## GIVEN EXERCISE
Print the lines beginning with the one that contains "const cabinet = new THREE.Group();" and ending with the one that contains "imported = [obj", exactly, both included, and no other lines.

## DATA LINES

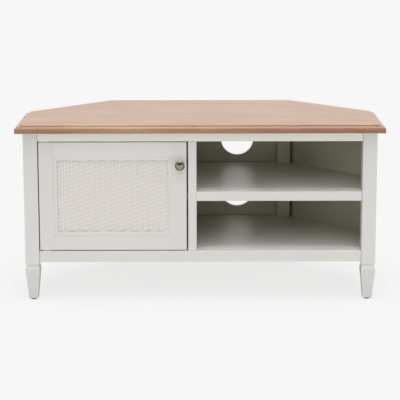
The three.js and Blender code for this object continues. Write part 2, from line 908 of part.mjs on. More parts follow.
// The door's half of a pivot: a plate let in flush, with a sleeve that turns on the pin
function makeBush() {
  const halfPlate = pivotPlateWidth / 2;
  const shape = chamferedRectangle(-halfPlate, -halfPlate, pivotPlateLength - halfPlate, halfPlate, arris);
  const plate = raise(shape, pivotPlateThickness);
  const sleeve = roundBar(bushRadius, 0, bushLength, fineSegments);
  const bore = roundBar(pivotPinRadius + pivotRunningClearance, -overrun, bushLength + overrun, fineSegments);
  return cut(join([plate, sleeve]), [bore]);
}

function makeBushes() {
  const lower = piece('door_lower_bush', makeBush(), steelFinish, pivotInset, pivotSetback, 0);
  const upper = piece('door_upper_bush', makeBush(), steelFinish, pivotInset, pivotSetback, doorHeight);
  upper.rotation.x = halfTurn;
  return [lower, upper];
}

// The knob's profile from its blind bore, out along the stem, round the head and over its face
function knobProfile() {
  const base = roseThickness + jointGap;
  const headBase = knobProjection - knobHeadThickness;
  const boreEnd = roseThickness + screwReach + holePlay;
  const boreRadius = screwRadius + holePlay;
  const rimHalf = knobRimWidth / 2;
  const rimInner = knobRadius - knobRimWidth;
  const rimBase = knobProjection - knobDomeRise;
  const profile = [[0, boreEnd], [boreRadius, boreEnd], [boreRadius, base], [knobStemRadius, base]];
  for (let i = 0; i <= domeSteps; i += 1) {
    const angle = (quarterTurn * i) / domeSteps;
    const radius = knobStemRadius + (knobRadius - knobStemRadius) * (1 - Math.cos(angle));
    profile.push([radius, base + roseThickness + (headBase - base) * Math.sin(angle)]);
  }
  for (let i = 0; i <= rimSteps; i += 1) {
    const angle = (halfTurn * i) / rimSteps;
    const radius = knobRadius - rimHalf * (1 - Math.cos(angle));
    profile.push([radius, rimBase + rimHalf * Math.sin(angle)]);
  }
  for (let i = 1; i <= domeSteps; i += 1) {
    const angle = (quarterTurn * i) / domeSteps;
    profile.push([rimInner * Math.cos(angle), rimBase + knobDomeRise * Math.sin(angle)]);
  }
  return profile;
}

function makeKnob() {
  const x = doorWidth - knobFromEdge;
  const z = doorHeight - knobFromTop;
  const knob = piece('knob', turned(knobProfile(), fineSegments), pewterFinish, x, 0, z);
  knob.rotation.x = halfTurn;
  const hole = screwRadius + holePlay;
  const roseProfile = [
    [hole, jointGap],
    [roseRadius, jointGap],
    [roseRadius, roseThickness - roseEdge],
    [roseRadius - roseEdge, roseThickness],
    [hole, roseThickness],
    [hole, jointGap],
  ];
  const rose = piece('knob_rose', turned(roseProfile, fineSegments), pewterFinish, x, 0, z);
  rose.rotation.x = halfTurn;
  const headFace = doorThickness + jointGap;
  const screwProfile = [
    [0, -roseThickness - screwReach],
    [screwRadius, -roseThickness - screwReach],
    [screwRadius, headFace],
    [screwHeadRadius, headFace],
    [screwHeadRadius, headFace + screwHeadHeight - fineArris],
    [screwHeadRadius - fineArris, headFace + screwHeadHeight],
    [0, headFace + screwHeadHeight],
  ];
  const screw = piece('knob_screw', turned(screwProfile, smallSegments), steelFinish, x, 0, z);
  return [knob, rose, screw];
}

// The steel plate on the back of the door that the catch holds
function makeStrike() {
  const halfPlate = strikeWidth / 2;
  const halfHeight = strikeHeight / 2;
  const shape = chamferedRectangle(-halfPlate, -halfHeight, halfPlate, halfHeight, arris);
  const hole = new THREE.Path();
  hole.absarc(0, 0, strikeHoleRadius, 0, halfTurn + halfTurn, true);
  shape.holes.push(hole);
  const x = doorWidth - strikeEdgeInset - halfPlate;
  const z = topRailBottomZ - catchFromTop - catchHeight / 2 - doorBottomZ;
  const y = doorThickness + jointGap + strikeThickness;
  const strike = piece('catch_strike', raise(shape, strikeThickness, 0, smallSegments), steelFinish, x, y, z);
  strike.rotation.x = quarterTurn;
  return strike;
}

function makeDoor() {
  const door = new THREE.Group();
  door.position.set(doorLeftX, frontY, doorBottomZ);
  door.add(makeHingeStile(), makeLatchStile(), ...makeDoorRails());
  door.add(...makeBeads(), makeCane(), makeBacking());
  door.add(...makeBushes(), ...makeKnob(), makeStrike());
  return door;
}

function makeCarcass() {
  const carcass = new THREE.Group();
  carcass.add(makeTop(), ...makeLegs(), ...makeFrameRails());
  carcass.add(...makeSidePanels(), makeDivider(), makeBack(), makeBottom());
  carcass.add(makeBayShelf(), makeCupboardShelf(), ...makeShelfPins());
  carcass.add(...makeCleats(), ...makeFramePivots(), makeCatch());
  return carcass;
}

const cabinet = new THREE.Group();
cabinet.add(makeCarcass(), makeDoor());

export default cabinet;
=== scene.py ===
import math
import random

import bpy
import numpy as np
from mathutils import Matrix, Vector


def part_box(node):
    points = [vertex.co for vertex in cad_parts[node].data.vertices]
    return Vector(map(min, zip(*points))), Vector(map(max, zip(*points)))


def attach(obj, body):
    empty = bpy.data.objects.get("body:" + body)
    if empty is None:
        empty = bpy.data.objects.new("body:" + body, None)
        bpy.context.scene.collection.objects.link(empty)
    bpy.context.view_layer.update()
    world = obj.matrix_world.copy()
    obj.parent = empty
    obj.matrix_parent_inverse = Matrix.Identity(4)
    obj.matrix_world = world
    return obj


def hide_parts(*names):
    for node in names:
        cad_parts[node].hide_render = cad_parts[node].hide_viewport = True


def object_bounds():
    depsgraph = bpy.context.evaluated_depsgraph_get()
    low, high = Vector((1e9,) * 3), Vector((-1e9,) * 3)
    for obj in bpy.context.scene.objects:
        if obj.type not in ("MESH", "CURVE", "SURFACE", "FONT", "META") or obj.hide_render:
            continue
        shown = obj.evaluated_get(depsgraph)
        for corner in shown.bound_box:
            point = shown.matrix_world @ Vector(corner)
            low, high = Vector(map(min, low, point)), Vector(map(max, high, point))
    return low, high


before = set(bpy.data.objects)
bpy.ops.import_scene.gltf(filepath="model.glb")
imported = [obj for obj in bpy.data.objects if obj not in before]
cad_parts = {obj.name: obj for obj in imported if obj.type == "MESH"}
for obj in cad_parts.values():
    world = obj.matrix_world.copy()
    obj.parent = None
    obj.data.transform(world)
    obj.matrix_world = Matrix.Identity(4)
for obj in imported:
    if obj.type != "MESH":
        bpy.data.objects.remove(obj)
cad_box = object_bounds()

MM = 0.001
X, Y, Z = 0, 1, 2

# Camera, fitted to the photograph
CAMERA_PLACE = (-0.0019, -4.250, 1.1792)
CAMERA_PITCH = 0.1771
CAMERA_YAW = -0.00073
CAMERA_ROLL = 0.0019
CAMERA_LENS = 129.46
CAMERA_SHIFT_Y = -0.14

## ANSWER
const cabinet = new THREE.Group();
cabinet.add(makeCarcass(), makeDoor());

export default cabinet;
=== scene.py ===
import math
import random

import bpy
import numpy as np
from mathutils import Matrix, Vector


def part_box(node):
    points = [vertex.co for vertex in cad_parts[node].data.vertices]
    return Vector(map(min, zip(*points))), Vector(map(max, zip(*points)))


def attach(obj, body):
    empty = bpy.data.objects.get("body:" + body)
    if empty is None:
        empty = bpy.data.objects.new("body:" + body, None)
        bpy.context.scene.collection.objects.link(empty)
    bpy.context.view_layer.update()
    world = obj.matrix_world.copy()
    obj.parent = empty
    obj.matrix_parent_inverse = Matrix.Identity(4)
    obj.matrix_world = world
    return obj


def hide_parts(*names):
    for node in names:
        cad_parts[node].hide_render = cad_parts[node].hide_viewport = True


def object_bounds():
    depsgraph = bpy.context.evaluated_depsgraph_get()
    low, high = Vector((1e9,) * 3), Vector((-1e9,) * 3)
    for obj in bpy.context.scene.objects:
        if obj.type not in ("MESH", "CURVE", "SURFACE", "FONT", "META") or obj.hide_render:
            continue
        shown = obj.evaluated_get(depsgraph)
        for corner in shown.bound_box:
            point = shown.matrix_world @ Vector(corner)
            low, high = Vector(map(min, low, point)), Vector(map(max, high, point))
    return low, high


before = set(bpy.data.objects)
bpy.ops.import_scene.gltf(filepath="model.glb")
imported = [obj for obj in bpy.data.objects if obj not in before]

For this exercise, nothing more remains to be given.